Ja osobiście otrzymując darmowe klucze gier od samych producentów, nie spotkałem się jeszcze z takim cyrkiem.
Recenzje są bardzo różne na steam z 70% to śmieciówki typu "super" po 30 minutach gry, ja ogólnie nie patrzę na opinie które mają mniej niż 10h i w pierwszej kolejności patrzę na negatywne tego raczej nikt nie kupuje. Bo po co się jarać tym co jest super jak za chwile okazuje się że gra crushuje co 10min albo jest krapem optymalizacji.

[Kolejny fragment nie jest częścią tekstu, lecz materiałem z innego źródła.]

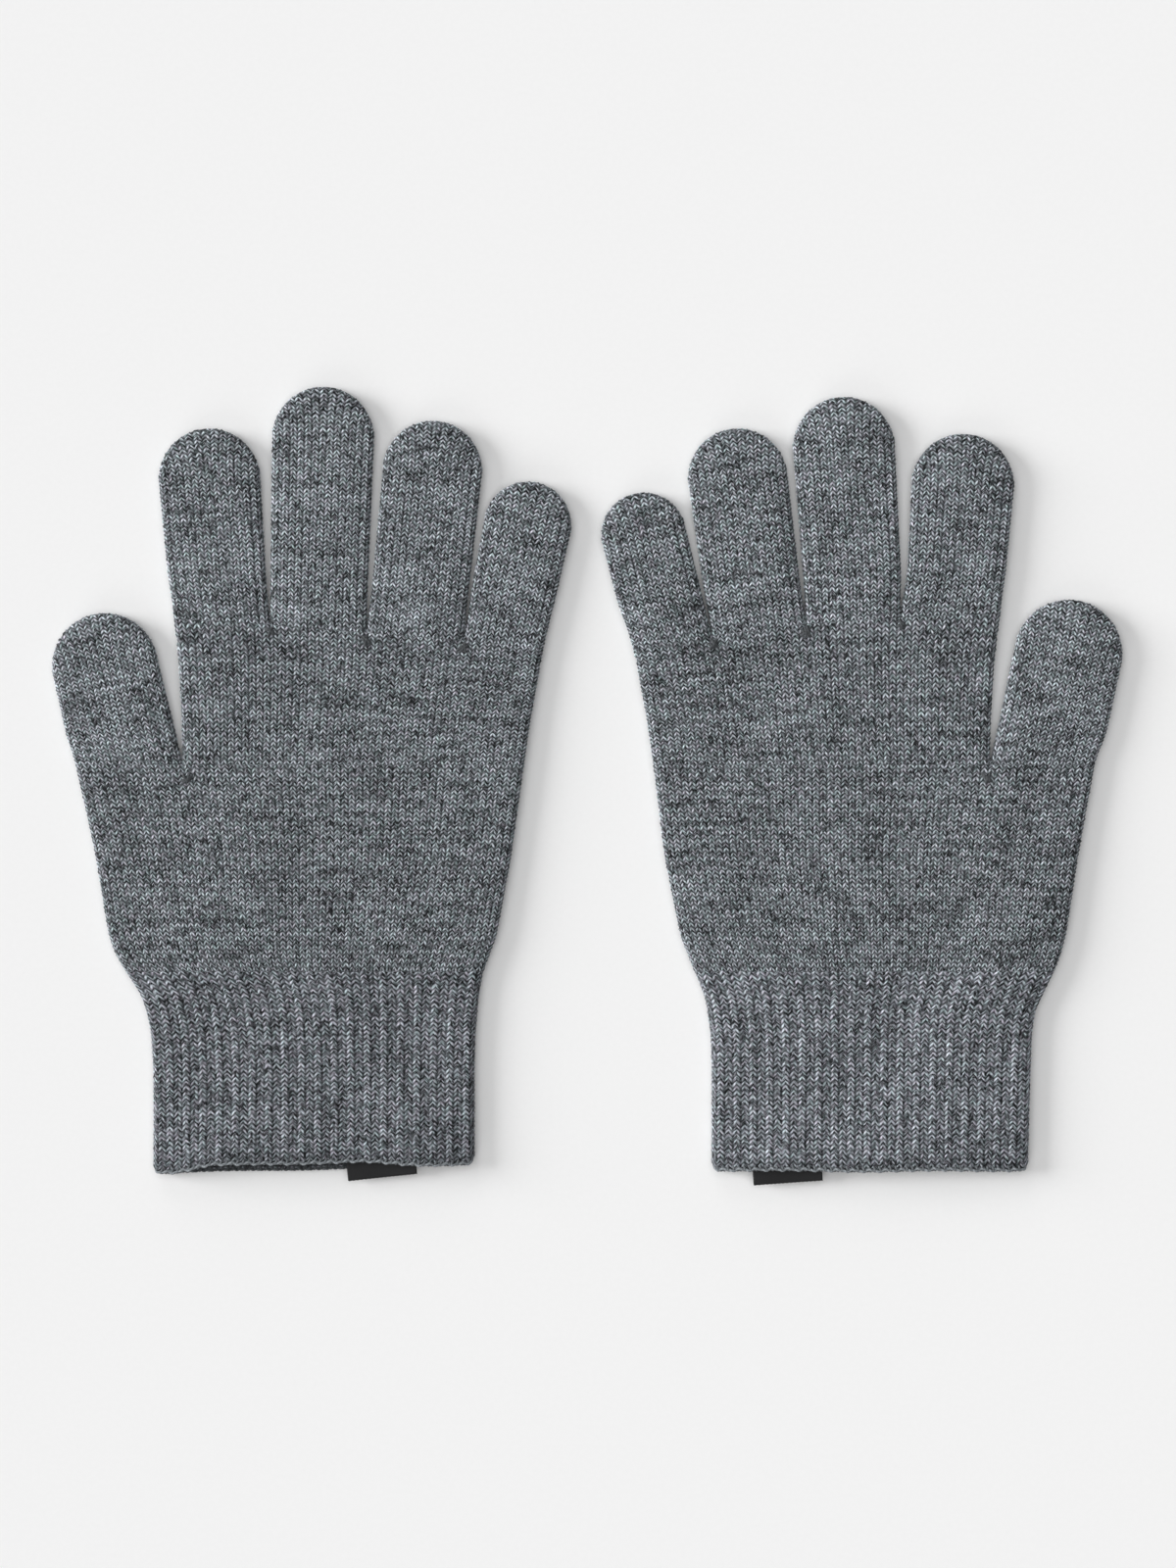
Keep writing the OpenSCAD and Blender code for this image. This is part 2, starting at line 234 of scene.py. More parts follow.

Coraz częściej korzystam z opinii na Steam bo zwyczajnie jest ich dużo, nie muszę ich szukać po forach i czytać na tych forach - takich jak GOL - masy bzdur produkowanej przez trolli, a z kilkunastu recenzji zwykle wyłania się całkiem rzetelny obraz danej produkcji.
(Do tego gameplay'e na YT - ale recenzje już rzadziej, bo czy to polscy, czy zagraniczni jutuberzy, to najczęściej tak smęcą i tak nawijają makaron na uszy, siląc się w dodatku często na literacką/oryginalną formę albo powtarzając się 10 razy, że można usnąć albo dostać szału...)
Jedynie oceny 10/10 z The Last of Us 2 są wiarygodne. Inni przekupują recenzentów.
Czytam sobie komentarze i zastanawiam się kiedy przyjdą nasi "redaktorzy" i zwyzywają połowę osób, stwierdzając że nikt, niczego... o ironio... nie kupuje.